Parents on same page over proposed social media ban

Left, Mahurangi College.
Kristin School

In Part One of our Social Media Ban for U16s series (MM, Jun 23), we shared the insights and experiences of Year 9 and 10 students who used social media.

Now it’s the parent’s turn. For Part Two, Mahurangi Matters talked with parents and guardians about the social media usage of their children, particularly under 16s, and asked them how they feel about the proposed social media ban for this age group.

Overall, they agreed that: it was their responsibility rather than the government’s to control their children’s social media usage; education and raising awareness about the downsides and dangers of social media were more practical than a ban; open communication with their kids was important; and that a social media ban for under 16s would be hard to enforce.

There was also a call for social media platforms to protect under-16 users by self-regulating.
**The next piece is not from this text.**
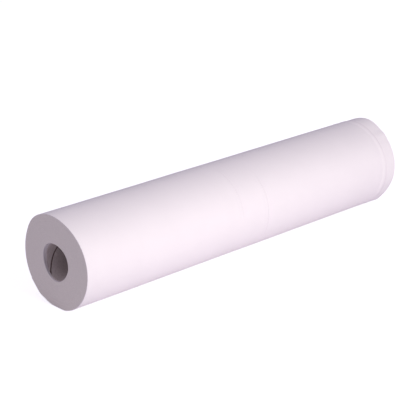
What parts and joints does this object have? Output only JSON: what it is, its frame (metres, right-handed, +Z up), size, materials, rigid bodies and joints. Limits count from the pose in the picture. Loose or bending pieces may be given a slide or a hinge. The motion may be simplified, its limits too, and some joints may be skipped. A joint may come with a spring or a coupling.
{
  "type": "exam table paper roll",
  "caption": "Wide roll of soft white paper wound on a cardboard core, which turns on a rod and pulls out over a couch or table top.",
  "frame": {"origin": "on the floor, under the middle of the roll, at the middle of its box in X and Y", "axes": "+X along the roll, towards the end where the outermost turns stop short; +Z up"},
  "size_m": [0.5, 0.1086, 0.1049],
  "materials": {
    "paper": "matte soft white tissue paper",
    "cardboard": "matte grey-brown spiral-wound chipboard"
  },
  "bodies": {
    "root": {"paper_web": "paper", "cardboard_core": "cardboard"}
  },
  "joints": []
}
Cheri, from Warkworth, has four children: an 18-year-old son at university, a 13-year-old son at Mahurangi College, an 11-year-old daughter at Kaipara Flats School, and a two-year-old.
She says her two boys use social media platforms such as Snapchat, Instagram and YouTube.

“When my 18-year-old was at Warkworth Primary about 10 years ago, the school was really great at educating the kids about social media – what to be aware of, and the potential dangers.”

She adds that schools such as Mahurangi College still educate students about social media, “which is wonderful”.

“It’s all basically brand-new and we don’t really have data or information on what the effects of these platforms could be in 10 years or so.”

Cheri says she asked her eldest to do a PowerPoint presentation about social media when he was 11 as he wanted to use Instagram.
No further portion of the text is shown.